» **INSTRUCTION**:
Reply with one number: how many lines contain the word "slot".

» **INFORMATION PROVIDED**:
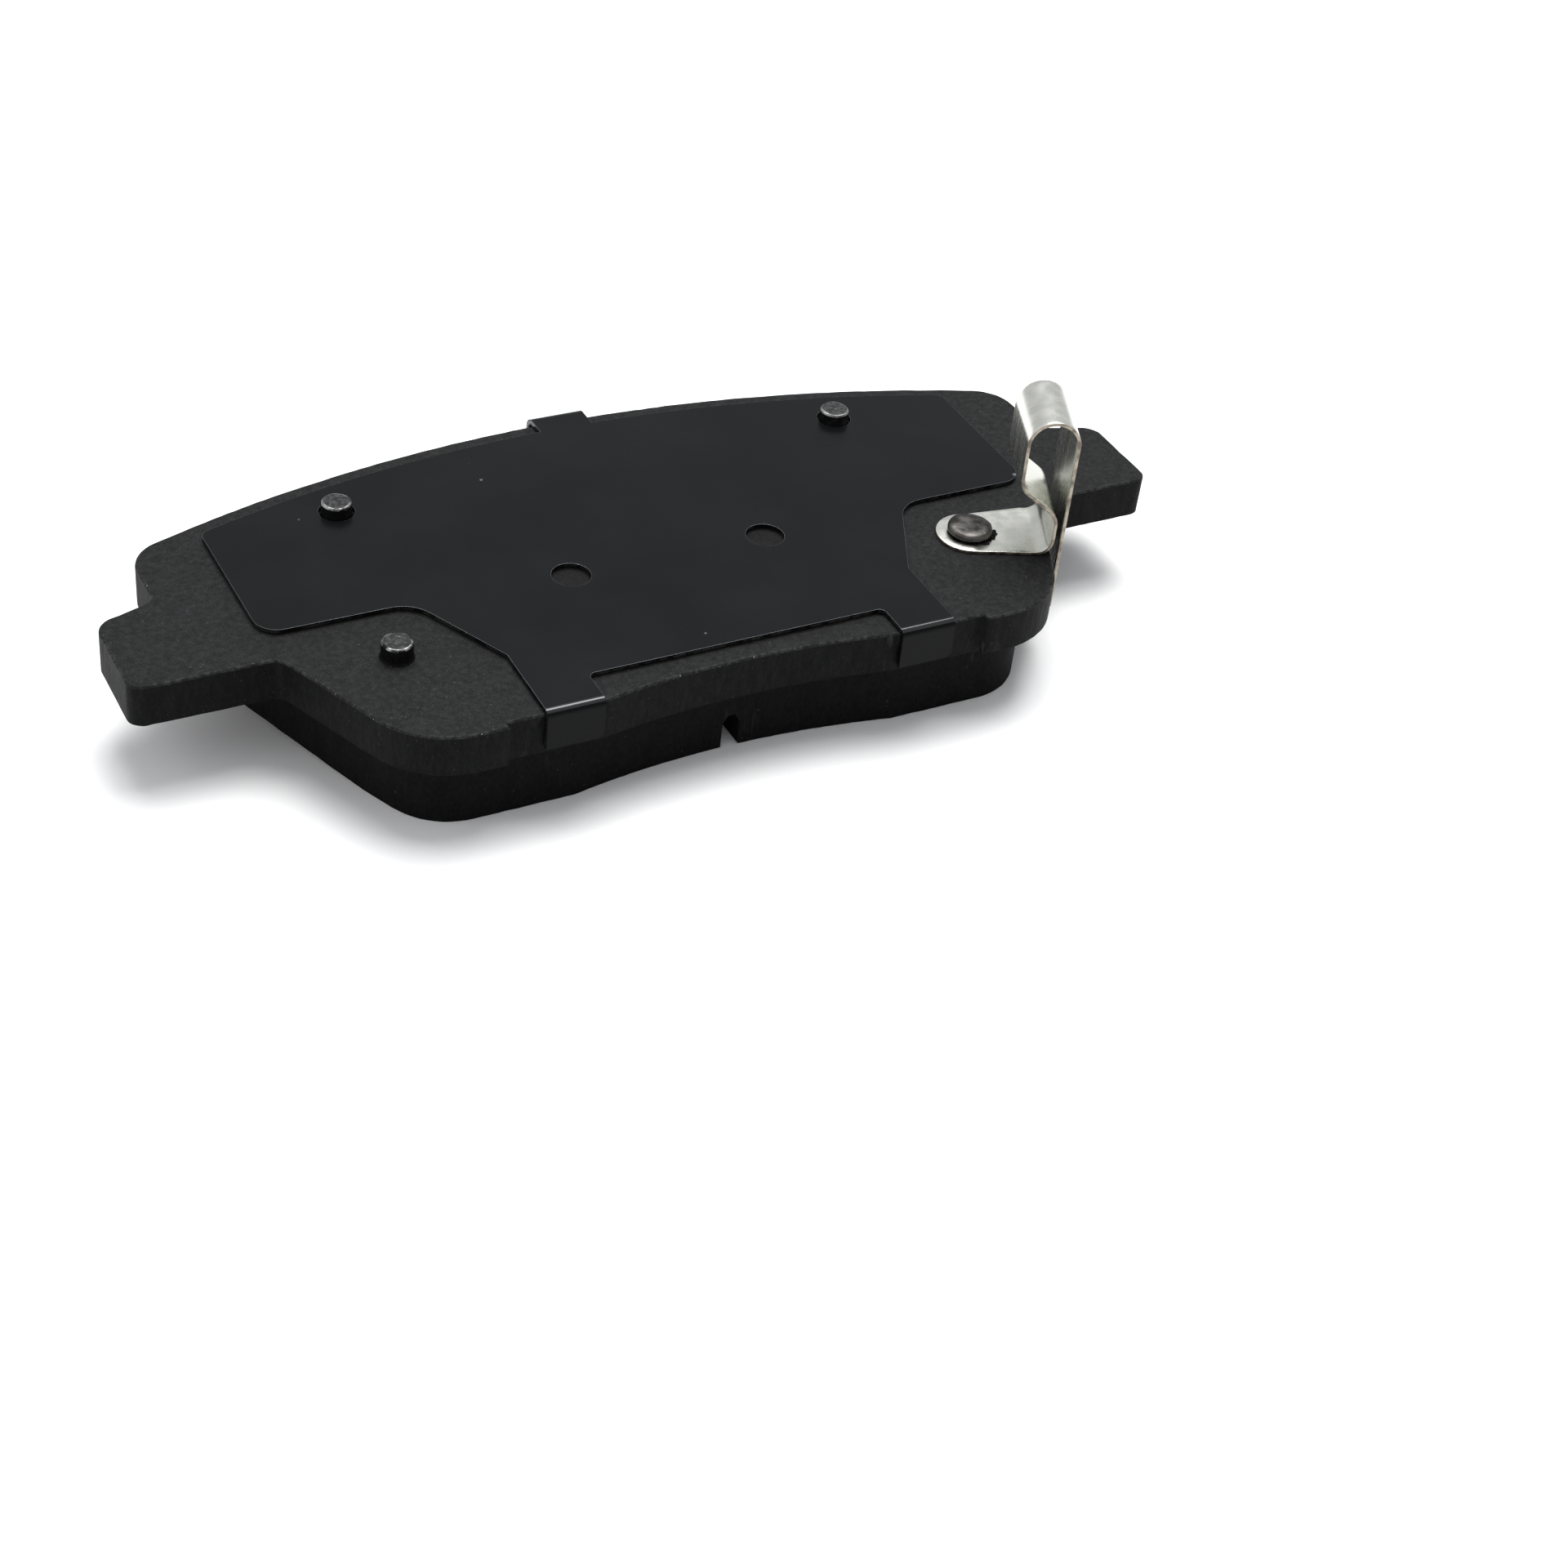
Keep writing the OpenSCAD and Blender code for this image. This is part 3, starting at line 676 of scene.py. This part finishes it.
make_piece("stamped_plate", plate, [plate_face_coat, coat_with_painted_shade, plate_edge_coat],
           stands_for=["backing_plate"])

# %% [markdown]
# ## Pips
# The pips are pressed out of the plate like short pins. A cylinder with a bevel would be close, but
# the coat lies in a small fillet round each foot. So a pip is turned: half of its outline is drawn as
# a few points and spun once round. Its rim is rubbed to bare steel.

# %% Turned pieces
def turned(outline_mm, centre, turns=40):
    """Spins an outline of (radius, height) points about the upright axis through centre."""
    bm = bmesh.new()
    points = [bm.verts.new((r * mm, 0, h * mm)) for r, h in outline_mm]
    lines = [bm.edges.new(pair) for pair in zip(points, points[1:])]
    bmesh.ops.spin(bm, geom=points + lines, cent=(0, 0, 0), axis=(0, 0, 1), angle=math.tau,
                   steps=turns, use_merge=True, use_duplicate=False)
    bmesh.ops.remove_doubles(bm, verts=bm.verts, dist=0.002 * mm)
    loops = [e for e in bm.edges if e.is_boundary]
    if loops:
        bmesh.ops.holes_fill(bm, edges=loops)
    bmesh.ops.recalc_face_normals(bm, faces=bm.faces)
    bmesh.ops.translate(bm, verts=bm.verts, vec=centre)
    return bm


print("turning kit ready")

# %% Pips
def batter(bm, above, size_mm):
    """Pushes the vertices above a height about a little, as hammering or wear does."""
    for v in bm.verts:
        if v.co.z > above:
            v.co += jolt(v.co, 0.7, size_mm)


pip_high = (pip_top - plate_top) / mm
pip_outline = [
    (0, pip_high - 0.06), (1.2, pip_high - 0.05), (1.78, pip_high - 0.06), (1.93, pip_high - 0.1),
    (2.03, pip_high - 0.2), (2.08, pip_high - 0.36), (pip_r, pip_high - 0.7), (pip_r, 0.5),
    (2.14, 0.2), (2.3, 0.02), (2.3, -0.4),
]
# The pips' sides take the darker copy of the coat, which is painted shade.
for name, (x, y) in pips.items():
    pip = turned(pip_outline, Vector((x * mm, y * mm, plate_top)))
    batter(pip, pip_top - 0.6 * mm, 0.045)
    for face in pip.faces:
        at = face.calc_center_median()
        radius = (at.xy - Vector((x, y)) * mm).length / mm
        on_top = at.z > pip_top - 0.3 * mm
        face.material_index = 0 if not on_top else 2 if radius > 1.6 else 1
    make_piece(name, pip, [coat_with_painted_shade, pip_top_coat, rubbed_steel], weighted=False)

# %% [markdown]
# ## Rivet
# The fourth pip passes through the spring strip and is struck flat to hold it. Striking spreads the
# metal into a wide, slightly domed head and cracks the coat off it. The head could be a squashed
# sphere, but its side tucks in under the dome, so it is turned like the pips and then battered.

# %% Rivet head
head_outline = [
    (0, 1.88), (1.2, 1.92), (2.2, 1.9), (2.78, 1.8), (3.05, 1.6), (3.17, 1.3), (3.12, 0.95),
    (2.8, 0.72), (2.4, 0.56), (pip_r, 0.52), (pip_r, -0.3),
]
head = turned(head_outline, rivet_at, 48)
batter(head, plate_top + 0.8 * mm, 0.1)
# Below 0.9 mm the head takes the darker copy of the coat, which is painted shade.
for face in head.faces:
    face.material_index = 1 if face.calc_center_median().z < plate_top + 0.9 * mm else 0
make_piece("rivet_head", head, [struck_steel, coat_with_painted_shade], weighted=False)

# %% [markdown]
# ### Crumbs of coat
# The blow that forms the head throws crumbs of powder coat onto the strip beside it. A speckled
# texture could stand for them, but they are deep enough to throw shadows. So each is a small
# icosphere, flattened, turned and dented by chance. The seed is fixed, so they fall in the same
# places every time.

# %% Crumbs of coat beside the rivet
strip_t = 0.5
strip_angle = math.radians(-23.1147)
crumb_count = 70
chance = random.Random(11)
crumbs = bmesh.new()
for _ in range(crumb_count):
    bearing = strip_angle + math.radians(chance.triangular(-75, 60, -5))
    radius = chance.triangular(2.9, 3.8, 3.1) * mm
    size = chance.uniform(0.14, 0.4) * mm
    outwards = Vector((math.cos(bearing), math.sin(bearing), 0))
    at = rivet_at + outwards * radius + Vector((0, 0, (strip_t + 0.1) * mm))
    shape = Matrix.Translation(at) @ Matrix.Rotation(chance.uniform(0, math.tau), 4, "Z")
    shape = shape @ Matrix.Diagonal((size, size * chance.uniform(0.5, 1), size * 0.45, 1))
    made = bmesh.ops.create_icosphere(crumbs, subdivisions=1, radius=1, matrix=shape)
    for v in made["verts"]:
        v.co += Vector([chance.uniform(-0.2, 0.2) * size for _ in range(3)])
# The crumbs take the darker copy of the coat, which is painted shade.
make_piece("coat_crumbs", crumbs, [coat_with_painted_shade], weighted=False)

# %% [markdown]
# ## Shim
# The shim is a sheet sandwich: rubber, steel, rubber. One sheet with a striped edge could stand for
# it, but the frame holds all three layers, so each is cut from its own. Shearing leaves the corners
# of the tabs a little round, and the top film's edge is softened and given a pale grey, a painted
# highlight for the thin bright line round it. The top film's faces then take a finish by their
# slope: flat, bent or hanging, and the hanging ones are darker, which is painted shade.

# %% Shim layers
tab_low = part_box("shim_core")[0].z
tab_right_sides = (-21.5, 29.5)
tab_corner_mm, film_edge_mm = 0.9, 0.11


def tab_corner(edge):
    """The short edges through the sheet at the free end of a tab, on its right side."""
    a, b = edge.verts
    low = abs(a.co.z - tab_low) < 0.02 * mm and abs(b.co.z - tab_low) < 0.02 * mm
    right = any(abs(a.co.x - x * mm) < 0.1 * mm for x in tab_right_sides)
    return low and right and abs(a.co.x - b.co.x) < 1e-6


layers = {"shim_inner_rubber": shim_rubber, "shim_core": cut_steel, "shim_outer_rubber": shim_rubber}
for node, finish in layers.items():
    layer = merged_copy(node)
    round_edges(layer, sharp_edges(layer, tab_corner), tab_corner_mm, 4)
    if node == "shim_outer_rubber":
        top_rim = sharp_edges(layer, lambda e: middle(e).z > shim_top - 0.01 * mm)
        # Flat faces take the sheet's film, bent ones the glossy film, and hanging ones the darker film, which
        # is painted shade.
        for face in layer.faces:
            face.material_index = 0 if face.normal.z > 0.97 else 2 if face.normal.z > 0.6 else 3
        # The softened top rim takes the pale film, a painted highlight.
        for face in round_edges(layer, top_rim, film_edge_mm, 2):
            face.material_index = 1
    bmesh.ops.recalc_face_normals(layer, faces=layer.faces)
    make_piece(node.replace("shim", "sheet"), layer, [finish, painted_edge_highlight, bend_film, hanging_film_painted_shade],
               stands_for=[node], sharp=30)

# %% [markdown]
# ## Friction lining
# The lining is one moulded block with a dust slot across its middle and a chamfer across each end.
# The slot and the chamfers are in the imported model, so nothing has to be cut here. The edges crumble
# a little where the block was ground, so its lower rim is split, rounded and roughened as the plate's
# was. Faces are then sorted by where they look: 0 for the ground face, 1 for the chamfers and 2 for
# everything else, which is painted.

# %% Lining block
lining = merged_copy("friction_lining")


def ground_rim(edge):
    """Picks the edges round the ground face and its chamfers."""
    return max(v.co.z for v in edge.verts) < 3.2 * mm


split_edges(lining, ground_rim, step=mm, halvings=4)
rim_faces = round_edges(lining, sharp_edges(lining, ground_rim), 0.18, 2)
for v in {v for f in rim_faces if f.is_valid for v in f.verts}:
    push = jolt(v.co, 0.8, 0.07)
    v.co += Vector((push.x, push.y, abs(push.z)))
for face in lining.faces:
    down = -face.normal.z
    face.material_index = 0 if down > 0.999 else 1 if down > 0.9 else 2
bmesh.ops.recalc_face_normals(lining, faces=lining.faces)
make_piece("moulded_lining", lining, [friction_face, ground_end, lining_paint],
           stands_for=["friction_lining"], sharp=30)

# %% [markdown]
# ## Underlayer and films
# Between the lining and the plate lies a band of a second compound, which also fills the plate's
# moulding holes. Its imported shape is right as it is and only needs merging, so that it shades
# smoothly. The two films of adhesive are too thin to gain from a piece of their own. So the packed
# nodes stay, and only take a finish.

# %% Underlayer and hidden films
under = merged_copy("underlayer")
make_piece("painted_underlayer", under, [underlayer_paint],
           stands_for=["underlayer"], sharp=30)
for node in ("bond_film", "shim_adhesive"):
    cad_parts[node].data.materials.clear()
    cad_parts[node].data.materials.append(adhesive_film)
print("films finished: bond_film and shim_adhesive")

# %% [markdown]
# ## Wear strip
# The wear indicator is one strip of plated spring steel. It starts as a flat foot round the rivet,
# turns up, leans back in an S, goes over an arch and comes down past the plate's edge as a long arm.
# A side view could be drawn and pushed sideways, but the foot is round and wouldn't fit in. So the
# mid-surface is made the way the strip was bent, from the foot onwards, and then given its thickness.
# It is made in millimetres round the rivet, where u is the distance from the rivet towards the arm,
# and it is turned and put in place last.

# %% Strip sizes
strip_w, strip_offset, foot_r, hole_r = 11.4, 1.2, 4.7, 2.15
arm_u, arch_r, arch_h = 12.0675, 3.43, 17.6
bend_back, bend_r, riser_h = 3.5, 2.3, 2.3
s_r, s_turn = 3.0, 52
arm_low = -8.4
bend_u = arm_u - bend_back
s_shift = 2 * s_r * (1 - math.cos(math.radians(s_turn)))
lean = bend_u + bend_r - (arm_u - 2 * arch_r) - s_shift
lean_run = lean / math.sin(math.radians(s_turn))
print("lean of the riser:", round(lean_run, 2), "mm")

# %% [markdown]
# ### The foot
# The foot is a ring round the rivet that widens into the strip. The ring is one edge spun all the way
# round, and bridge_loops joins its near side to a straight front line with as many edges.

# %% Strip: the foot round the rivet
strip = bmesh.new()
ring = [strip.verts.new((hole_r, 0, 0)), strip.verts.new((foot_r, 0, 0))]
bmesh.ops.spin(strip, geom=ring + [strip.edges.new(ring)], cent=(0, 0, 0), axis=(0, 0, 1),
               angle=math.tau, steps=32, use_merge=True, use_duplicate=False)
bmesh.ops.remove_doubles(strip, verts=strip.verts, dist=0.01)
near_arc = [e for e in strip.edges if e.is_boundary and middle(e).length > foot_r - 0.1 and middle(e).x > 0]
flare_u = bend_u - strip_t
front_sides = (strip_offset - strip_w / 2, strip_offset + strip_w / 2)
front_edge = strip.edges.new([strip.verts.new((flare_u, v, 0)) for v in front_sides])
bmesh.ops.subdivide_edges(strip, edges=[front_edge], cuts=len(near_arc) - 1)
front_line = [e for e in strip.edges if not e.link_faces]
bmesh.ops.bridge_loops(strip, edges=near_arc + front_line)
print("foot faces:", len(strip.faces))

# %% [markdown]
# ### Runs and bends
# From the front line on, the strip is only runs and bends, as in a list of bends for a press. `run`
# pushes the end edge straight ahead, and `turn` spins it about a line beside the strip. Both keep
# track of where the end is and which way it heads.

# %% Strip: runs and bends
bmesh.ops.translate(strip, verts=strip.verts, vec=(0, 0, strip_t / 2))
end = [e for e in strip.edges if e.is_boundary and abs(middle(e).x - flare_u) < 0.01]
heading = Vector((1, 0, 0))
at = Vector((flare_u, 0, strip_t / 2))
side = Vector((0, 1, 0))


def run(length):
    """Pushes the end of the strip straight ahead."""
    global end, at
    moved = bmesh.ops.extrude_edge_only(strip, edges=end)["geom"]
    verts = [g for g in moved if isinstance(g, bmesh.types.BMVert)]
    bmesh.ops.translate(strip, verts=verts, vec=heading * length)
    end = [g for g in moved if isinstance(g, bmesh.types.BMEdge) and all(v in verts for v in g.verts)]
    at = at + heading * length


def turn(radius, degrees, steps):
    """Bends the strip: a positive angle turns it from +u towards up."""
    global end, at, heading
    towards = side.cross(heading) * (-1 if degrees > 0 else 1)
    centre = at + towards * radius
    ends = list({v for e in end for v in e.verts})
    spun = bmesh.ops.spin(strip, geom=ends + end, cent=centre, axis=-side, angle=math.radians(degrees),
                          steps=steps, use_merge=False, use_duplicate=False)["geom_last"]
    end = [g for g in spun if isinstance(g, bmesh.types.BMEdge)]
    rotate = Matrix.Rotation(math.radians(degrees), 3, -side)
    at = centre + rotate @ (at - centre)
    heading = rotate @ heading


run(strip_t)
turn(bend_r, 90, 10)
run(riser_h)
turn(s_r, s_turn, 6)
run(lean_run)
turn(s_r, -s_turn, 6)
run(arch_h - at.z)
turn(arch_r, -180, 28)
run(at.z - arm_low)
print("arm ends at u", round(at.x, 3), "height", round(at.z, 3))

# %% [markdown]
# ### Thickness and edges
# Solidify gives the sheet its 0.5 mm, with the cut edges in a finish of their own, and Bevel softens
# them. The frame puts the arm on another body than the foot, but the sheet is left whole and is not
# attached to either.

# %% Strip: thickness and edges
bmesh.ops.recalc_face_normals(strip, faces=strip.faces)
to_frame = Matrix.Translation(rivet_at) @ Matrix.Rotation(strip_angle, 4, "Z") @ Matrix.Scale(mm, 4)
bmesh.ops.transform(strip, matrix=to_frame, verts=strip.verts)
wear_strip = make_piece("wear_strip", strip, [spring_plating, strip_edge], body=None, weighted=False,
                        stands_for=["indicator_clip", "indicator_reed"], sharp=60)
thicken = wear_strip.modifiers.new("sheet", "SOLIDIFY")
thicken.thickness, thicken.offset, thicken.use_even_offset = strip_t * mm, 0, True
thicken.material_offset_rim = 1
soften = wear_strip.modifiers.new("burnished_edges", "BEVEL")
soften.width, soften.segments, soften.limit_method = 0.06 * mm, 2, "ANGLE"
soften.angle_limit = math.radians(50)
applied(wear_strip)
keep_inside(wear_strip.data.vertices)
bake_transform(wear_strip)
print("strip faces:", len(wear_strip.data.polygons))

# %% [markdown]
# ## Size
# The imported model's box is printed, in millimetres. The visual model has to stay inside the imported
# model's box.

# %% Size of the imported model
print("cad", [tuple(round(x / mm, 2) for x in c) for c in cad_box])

» **FULL SOLUTION**:
2